The Palestinians secured a diplomatic achievement this week after Palestinian U.N. observer Riyad Mansour attended an international assembly at the U.N. as a representative of a country, Israel Radio reported Friday.
At a meeting of parties to the U.N. Convention on the Law of the Sea, Mansour reportedly was considered a representative of 'Palestine.'
Israel and the United States, who are not signatories to the convention, opposed Mansour's status as representative of a state, but their opposition was rejected by the body.
According to Mansour, this is the first time that 'Palestine' has been represented as a state at the U.N. 'Palestine' is currently only an "observer" at the UN.
Meanwhile, at another U.N. assembly this week, the world’s main developing nations decided to urge the U.N. Security Council to accept a Palestinian invitation to visit the Palestinian territories.
Pakistan’s U.N. Ambassador Abdullah Hussain Haroon, whose country is a non-permanent council member, told reporters that the 120-member Nonaligned Movement of mainly developing countries agreed at a meeting Wednesday to recommend the visit and send a signal “that there is a necessity for others to come into the matter and not remain mere bystanders.”
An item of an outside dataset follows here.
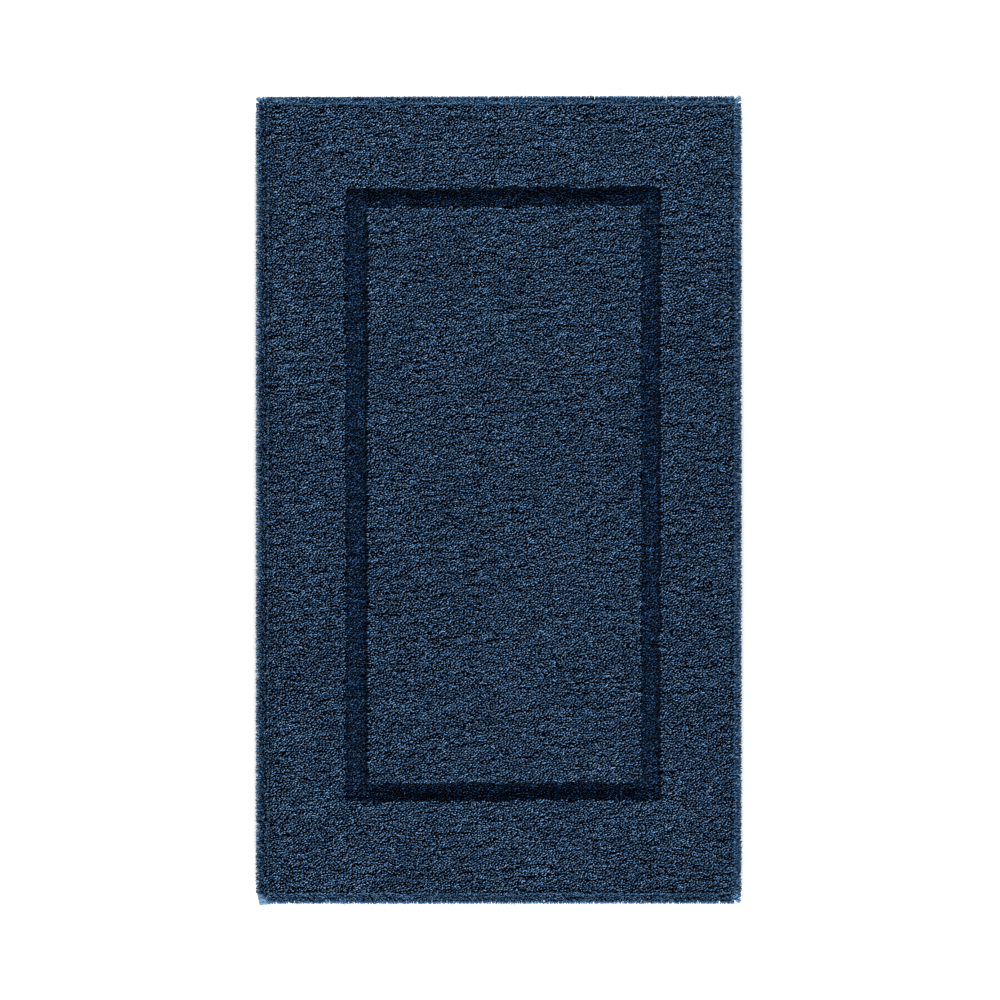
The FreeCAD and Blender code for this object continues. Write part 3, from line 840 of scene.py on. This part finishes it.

The Palestinians invited the council to visit the West Bank, Gaza Strip and east Jerusalem in late February, but the invitation has languished. Israel called it an attempt to divert attention from getting back to long-stalled direct negotiations to settle the decades-old Israeli-Palestinian conflict, and diplomats said the United States, Israel’s closest ally, opposed the trip.
The Palestinians also invited the Security Council to visit the Palestinian territories early last year while a resolution was being debated that would have condemned “illegal” Israeli settlements and demanded an immediate halt to all settlement building.
The U.S. objected to the draft and proposed a weaker presidential statement, which the Palestinians rejected. The U.S. then vetoed the resolution and blocked a council visit to the Palestinian territories.
Haroon said many Security Council members sounded out by NAM about a trip to the Palestinian territories this year “have in fact responded favorably.” He said the trip would be discussed with the United States, which “may well be the most important state in consideration of this matter.”
Mansour, the Palestinian U.N. observer, said Palestinian leaders, who are seeking U.N. membership, are still exploring all possibilities at the United Nations.